2) The parsing needn't be slow.  It should just make a very fast
linear scan over the document, emitting an in-memory record every time
it sees a tag that makes a new tree node.  It would remember on a
stack where it is in the tree structure as it scans, and whenever it
found a tag that closes off a subtree (e.g. </table>), it could emit
pointers to where that subtree's parent and previously seen sibling
are, and update the parent to know where the last-seen child is.
Finally, it could make another pass over the in-memory structure to
vectorize the list of children at each node.  This could be done with
even less memory by making two passes over the document (one to count
the children for each node and one to build the tree with a vector of
children at each node, allocated to the now-known size), at the
expense of some speed.  The point is, not much processing needs to be
done during the scan.  It should certainly be possible to parse a 3 MB
document in under a second (I assume we're talking about a C
extension).  It just baffles me why the libraries that are out there
are so much slower.
From: Alex Mizrahi
Subject: Re: lisp is winner in DOM parsing contest! 8-]
Date: 
Message-ID: <2lfd4lFbjvcnU1@uni-berlin.de>
(message (Hello 'Paul)
(you :wrote  :on '(11 Jul 2004 20:13:42 -0700))
(

 >> For example, there are approaches which can read in the document
 >> incrementally (and I'm not just talking SAX here), rather than read
 >> the whole thing at once.

 PR> Rather than either reading incrementally or else slurping in the
 PR> entire document in many-noded glory, I wonder if anyone's
 PR> implemented a parser that scans over the XML doc and makes a compact
 PR> sequential representation of the tree structure, and then provides
 PR> access methods that let you traverse the tree as if it were a real
 PR> DOM, by fetching the appropriate strings from the (probably mmap'ed)
 PR> disk file as you walk around in the tree.

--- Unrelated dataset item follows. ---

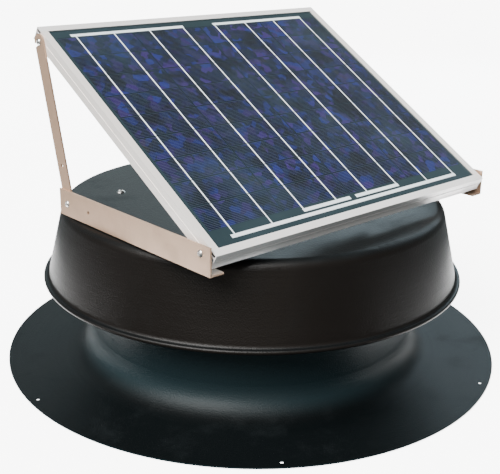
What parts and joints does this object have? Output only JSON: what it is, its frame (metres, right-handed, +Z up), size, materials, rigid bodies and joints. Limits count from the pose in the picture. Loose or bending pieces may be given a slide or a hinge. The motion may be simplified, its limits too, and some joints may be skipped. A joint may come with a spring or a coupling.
{
  "type": "solar attic fan",
  "caption": "Round roof ventilator: wide flashing and throat, overhanging shroud, riveted fan and motor inside, and a solar panel on folding struts above.",
  "frame": {"origin": "centre of the flashing's flange on its underside, the plane it lies on the roof with", "axes": "+Z up out of the roof along the throat and fan axis; the panel's low edge and its tilt pivots are toward -Y, the struts toward +Y; +X along the tilt axis"},
  "size_m": [0.624, 0.624, 0.4074],
  "materials": {
    "black_coat": "semi-gloss black powder coat with a faint orange peel",
    "screen_steel": "galvanised wire mesh, dull",
    "stainless": "stainless, turned and lightly worn",
    "zinc_plate": "zinc-plated sheet, soft spangle",
    "rubber": "matte black rubber",
    "black_plastic": "fine-grained black plastic",
    "cast_alloy": "die-cast, fine grain",
    "motor_black": "satin black enamel",
    "ground_steel": "ground bright",
    "copper_varnish": "varnished laminations",
    "magnet": "dark ferrite and steel",
    "blade_alloy": "rolled sheet, fine grain along the blade",
    "mill_aluminium": "mill finish, fine lines along the length",
    "anodised_frame": "clear anodised, matte",
    "glass": "low-iron glass, glossy",
    "cell_blue": "dark blue crystalline silicon under resin",
    "tinned_ribbon": "tinned ribbon",
    "back_sheet": "dark teal laminate"
  },
  "bodies": {
    "base": {"flashing_base": "black_coat", "screen_panel_1": "screen_steel", "screen_panel_2": "screen_steel", "screen_panel_3": "screen_steel", "screen_panel_4": "screen_steel", "shroud_bracket_1": "zinc_plate", "shroud_bracket_2": "zinc_plate", "shroud_bracket_3": "zinc_plate", "shroud_bracket_4": "zinc_plate", "throat_screws": "stainless", "shroud": "black_coat", "shroud_screws": "stainless", "cable_grommet": "rubber", "motor_mount": "zinc_plate", "motor_cap": "cast_alloy", "motor_can": "motor_black", "motor_nose": "cast_alloy", "motor_screws": "stainless", "motor_gland": "black_plastic", "motor_bearings": "ground_steel", "stator_core": "copper_varnish", "rail_left": "mill_aluminium", "rail_right": "mill_aluminium", "rail_washers": "rubber", "rail_screws": "stainless", "rail_nuts": "stainless", "strut_bolts": "stainless", "strut_nuts": "stainless"},
    "fan": {"motor_shaft": "ground_steel", "magnet_rotor": "magnet", "fan_hub": "cast_alloy", "hub_set_screw": "stainless", "fan_blade_1": "blade_alloy", "fan_blade_2": "blade_alloy", "fan_blade_3": "blade_alloy", "fan_blade_4": "blade_alloy", "fan_blade_5": "blade_alloy", "blade_rivets": "stainless"},
    "panel": {"pivot_bolts": "stainless", "pivot_spacers": "black_plastic", "pivot_nuts": "stainless", "hook_screws": "stainless", "frame_front": "anodised_frame", "frame_rear": "anodised_frame", "frame_left": "anodised_frame", "frame_right": "anodised_frame", "corner_plates": "zinc_plate", "corner_rivets": "stainless", "edge_seal": "rubber", "solar_glass": "glass", "solar_cells": "cell_blue", "bus_ribbons": "tinned_ribbon", "back_sheet": "back_sheet", "junction_box": "black_plastic", "junction_lid": "black_plastic", "junction_screws": "stainless", "junction_gland": "black_plastic"},
    "left_strut": {"strut_left": "mill_aluminium"},
    "right_strut": {"strut_right": "mill_aluminium"}
  },
  "joints": [
    {"name": "fan_spin", "type": "hinge", "parent": "base", "child": "fan", "pos_m": [0, 0, 0.057], "axis": [0, 0, 1], "continuous": true},
    {"name": "panel_tilt", "type": "hinge", "parent": "base", "child": "panel", "pos_m": [0, -0.1687, 0.2187], "axis": [1, 0, 0], "range_deg": [-30, 0]},
    {"name": "left_strut_fold", "type": "hinge", "parent": "base", "child": "left_strut", "pos_m": [-0.2228, 0.07154, 0.212], "axis": [1, 0, 0], "range_deg": [0, 105]},
    {"name": "right_strut_fold", "type": "hinge", "parent": "base", "child": "right_strut", "pos_m": [0.2228, 0.07154, 0.212], "axis": [1, 0, 0], "range_deg": [0, 105]}
  ],
  "couplings": [
    {"joint": "left_strut_fold", "follows": "panel_tilt", "ratio": -3.4889},
    {"joint": "right_strut_fold", "follows": "panel_tilt", "ratio": -3.4889}
  ]
}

that would be nice.. i remember i've did something like this for one binary
chunky format - thingie avoided allocating new memory as long as possible..

)
(With-best-regards '(Alex Mizrahi) :aka 'killer_storm)
(prin1 "Jane dates only Lisp programmers"))
From: Cameron Laird
Subject: Re: lisp is winner in DOM parsing contest! 8-]
Date: 
Message-ID: <5jpas1-81p.ln1@lairds.us>
In article <··············@ruckus.brouhaha.com>,
Paul Rubin  <·············@NOSPAM.invalid> wrote:
>Peter Hansen <·····@engcorp.com> writes:
>> For example, there are approaches which can read in the
>> document incrementally (and I'm not just talking SAX here),
>> rather than read the whole thing at once.
>
>Rather than either reading incrementally or else slurping in the
>entire document in many-noded glory, I wonder if anyone's implemented
>a parser that scans over the XML doc and makes a compact sequential
>representation of the tree structure, and then provides access methods
>that let you traverse the tree as if it were a real DOM, by fetching
>the appropriate strings from the (probably mmap'ed) disk file as you
>walk around in the tree.

While I don't yet follow all the places this thread has gone,
tDOM <URL: http://wiki.tcl.tk/tdom > is where I turn when I
want *fast* DOMish handling.  Although its author favors Tcl,
there's no particular reason not to use it with Python.
From: Alex Mizrahi
Subject: Re: lisp is winner in DOM parsing contest! 8-]
Date: 
Message-ID: <2lfcvoFbs9m0U1@uni-berlin.de>
(message (Hello 'Peter)
(you :wrote  :on '(Sun, 11 Jul 2004 22:15:50 -0400))
(

 >> i have 3mb long XML document with about 150000 lines (i think it has
 >> about 200000 elements there) which i want to parse to DOM to work
 >> with.

 PH> Often, problems with performance come down the using the wrong
 PH> algorithm, or using the wrong architecture for the problem at hand.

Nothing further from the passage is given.